Alan Peterson of Stanford University and Ivan Linscott of the NASA-Ames Research Center are developing receivers that, in about 5 years, should be able to monitor 10 million to 100 million channels at once. Meanwhile, Horowitz's equipment - called Suitcase SETI because of its portability - is unique.

Whether or when the search might turn up a signal can't be foretold. Horowitz , like other SETI scientists, emphasizes that he may study a million stars before detecting a signal - if anyone is signaling. Yet, he says, ''it is useful to observe that, in all of nature's variety, we never see an example of a phenomenon that has happened only once! . . . It would be astounding (to say the least) if we turned out to be the sole example of intelligent life.''

Are you listening, E.T.? Arctic submarine 'stealth'm

Submarines sneaking about the Arctic Ocean may have a natural ally - rough sea ice. Ocean engineer Ira Dyer of the Massachusetts Institute of Technology says that the underside roughness of Arctic ice scatters sound and cuts sonar (sound ''radar'') effectiveness.

Commenting on this in the annual MIT Robert Bruce Wallace (ocean engineering) Lecture, he explained that sonar with a range of 300 miles in the open ocean would have an effective range of only about 30 miles under the ice.

Range could be increased by using lower frequency sound. But it would take bulky equipment, perhaps located on the sea bed, to use the lower frequencies.

Dyer explained that knowledge of ice roughness and its effect on sound is too limited for engineers to design equipment to cope with it. Noting that US submarine activity is picking up in the Arctic, he urged research to gain the needed knowledge. Test-tube video gamesm

In their quest to spread their sometimes esoteric knowledge, chemists have turned to video games.

Stanley Smith of the University of Illinois and his former student Ruth Chabay have developed games called Chemrain and Chemmaze for the American Chemical Society (ACS). According to the society, the games hold attention, are fun to play, and impart a feel for some kinds of chemical reactions.

Chemrain challenges a player to find how 15 different organic compounds might , or might not, react with a variety of reagents. Randomly selected, three of the reagents rain down the screen at a time, falling onto the organic compounds at the bottom. Players move the compounds to pick up the specific reagents with which they react - ten points for guessing right, five point loss for goofing.

In Chemmaze, there are obstacles that hold chemical elements or compounds. A player moves a flask through the obstacle maze. There are four stations at which flasks can be refilled. There also is a computer-controlled mobile beaker that can refill or destroy a flask. The object is to bring the flask into contact with an obstacle holding something with which the flask contents can react. The game demands good hand-eye coordination and knowledge of elementary chemical reactions.

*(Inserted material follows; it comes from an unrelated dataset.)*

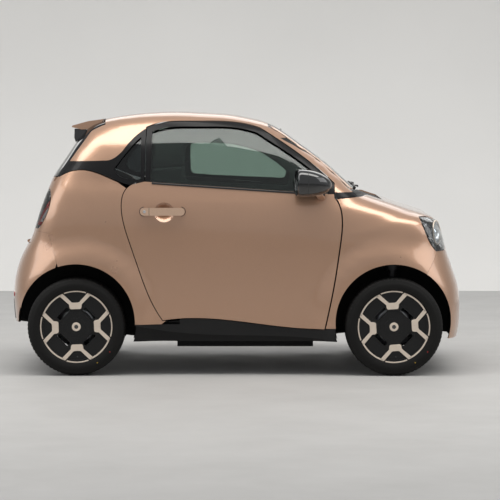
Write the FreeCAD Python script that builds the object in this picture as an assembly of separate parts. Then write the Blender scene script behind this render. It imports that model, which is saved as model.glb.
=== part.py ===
import FreeCAD, Part
import math
import os
from FreeCAD import Vector

# Overall sizes, in millimetres
LENGTH = 2695.0
BODY_WIDTH = 1663.0
HEIGHT = 1555.0
WHEELBASE = 1873.0
FRONT_OVERHANG = 420.0

# Wheels
TYRE_RADIUS = 290.0
RIM_RADIUS = 214.0
FRONT_TYRE_WIDTH = 185.0
REAR_TYRE_WIDTH = 205.0
FRONT_TRACK = 1469.0
REAR_TRACK = 1430.0
FRONT_ARCH_RADIUS = 345.0
REAR_ARCH_RADIUS = 347.0
ARCH_RISE = 24.0
FRONT_FLARE = 54.0
REAR_FLARE = 52.0
FLARE_REACH = 160.0
FLARE_EASE = 14.0

# Walls and gaps
SHUT_GAP = 5.0
FENDER_GAP = 8.0
SEAT_GAP = 0.3
PANEL = 22.0
DOOR_DEPTH = 95.0
FRAME_DEPTH = 46.0
GLASS = 6.0
PILLAR_DEPTH = 62.0
OVERRUN = 60.0
SEAM = 0.8
HATCH_GAP = 13.0
DOOR_ROOM = 15.0
TAILGATE_HINGE_PROUD = 6.0
TAILGATE_PIN_RADIUS = 9.0
TAILGATE_PIN_LENGTH = 70.0
TAILGATE_PIN_Y = 330.0
LAMP_DEPTH = 60.0
ROCKER_DEPTH = 41.0
GLASS_INSET = 14.0
TRIM_INSET = 8.0
TRIM_DEPTH = 40.0
LINER = 3.0
LINER_GAP = 4.0
LINER_DEPTH = 30.0

# Floor and inner body
FLOOR_Z = 215.0
FLOOR_SHEET = 25.0
FLOOR_HALF_WIDTH = 690.0
LUGGAGE_Z = 600.0
LUGGAGE_HALF_WIDTH = 575.0
FIREWALL_X = 700.0
FIREWALL_HALF_WIDTH = 440.0
SEAT_RISER_X = -330.0
LUGGAGE_FRONT_X = -430.0
LUGGAGE_REAR_X = -1185.0
BATTERY_LENGTH = 820.0
BATTERY_WIDTH = 860.0
BATTERY_HEIGHT = 75.0
BATTERY_X = 50.0
MOTOR_LENGTH = 260.0
MOTOR_WIDTH = 480.0
MOTOR_HEIGHT = 340.0
JACK_PAD = 60.0
JACK_PAD_DROP = 15.0
JACK_FRONT_X = 400.0
JACK_REAR_X = -360.0
JACK_Y = 640.0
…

The ACS magazine Chemical and Engineering News observes that ''chemists who start playing have proved extremely difficult to pry loose from the equipment.'' Anyone for Pac-Man? Now it's plastic sand!m

Ecologists concerned with the spread of deserts might try some plastic sand. Mixed with ordinary sand, it becomes a moisture absorbing soil which helps plants grow.

Actually the new ''sand'' is a polymer (complex molecule) called polyacrylamide. Its British inventor, Allan Cooke, has given it the simpler tradename Agrosoke because it can absorb 40 times its weight in water.

Tests at Egypt's Agricultural Research Experimental Station in Ismailia show that a mixture of 3 kilograms of Agrosoke to a cubic meter of desert soil cuts the water needs for sunflowers by 65 percent. A report in New Scientist adds that plants grown with the help of plastic sand were larger and leafier than those grown on untreated plots.